Teri Finneman of the Forum fields questions about state government. She was asked about the Common Schools Trust Fund which gets revenues from state owned lands, makes investments, and uses the income for ND K-12 schools. She was asked how big could it get. Her answer: quite big! The fund currently has $1.9 billion and distributed $46 million to schools last year. Projections indicate the fund could grow to $17 billion in 25 years and make annual distributions of $600 million.

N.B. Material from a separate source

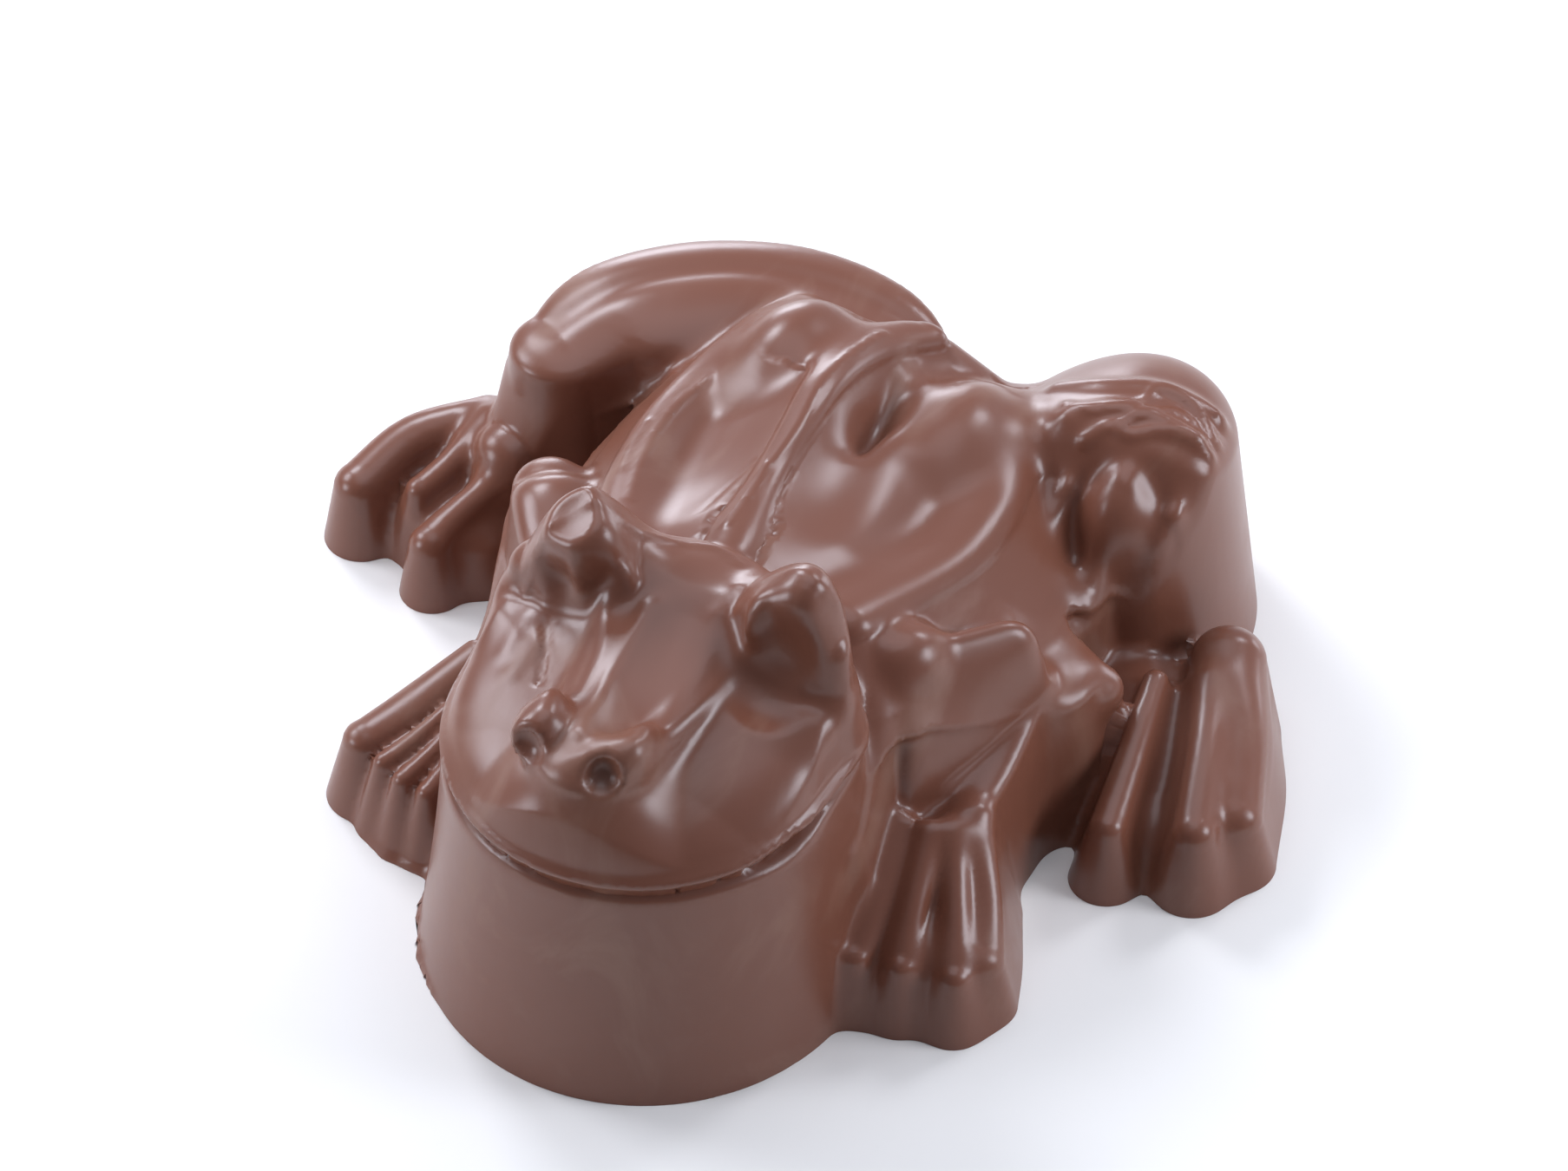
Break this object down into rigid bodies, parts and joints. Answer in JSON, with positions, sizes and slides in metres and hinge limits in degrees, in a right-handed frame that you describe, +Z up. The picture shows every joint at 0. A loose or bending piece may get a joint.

The open house at the Midland Continental Depot Transportation Museum (whew!) in Wimbledon will include a performance by the Jamestown Drum and Bugle Corps. What’s going on -- why does a town of 225 have a transportation museum? A little hint: the depot was once the home of Norma Egstrom, whose father was an agent for the Midland Continental Railroad. That’s not a enough hint, OK, Norma changed her name to Peggy Lee -- the rest is history. Lee, who died ten years ago, was among the first to receive ND’s Theodore Roosevelt Rough Rider Award. Mary Beth Orn so idolized Peggy Lee she left $20,000 as seed money for restoring the depot.
The McClusky Canal is a 75-mile waterway to nowhere. It was constructed in the 1970s to carry Missouri River water to the Sheyenne River, which in turn could carry the water to the Red River near Fargo. The incomplete McClusky Canal does not connect to either the Sheyenne River or the New Rockford Canal, a nearby canal which also goes nowhere. The McClusky Canal has a unique characteristic -- it crosses the continental divide between the Gulf of Mexico and Hudson Bay (Canada). The canal was intended to irrigate up to 1 million acres. Some preliminary irrigation will begin on 3,500 acres near Turtle Lake, only about ten miles from Lake Sakakawea.
No soft drinks, no bathrooms, and often no attendants. Great Lakes Airlines keeps its planes small and its costs low in order to serve cities subsidized by federal Essential Air Services. The Wyoming based airline provides services in Devils Lake, Dickinson, Jamestown and Williston.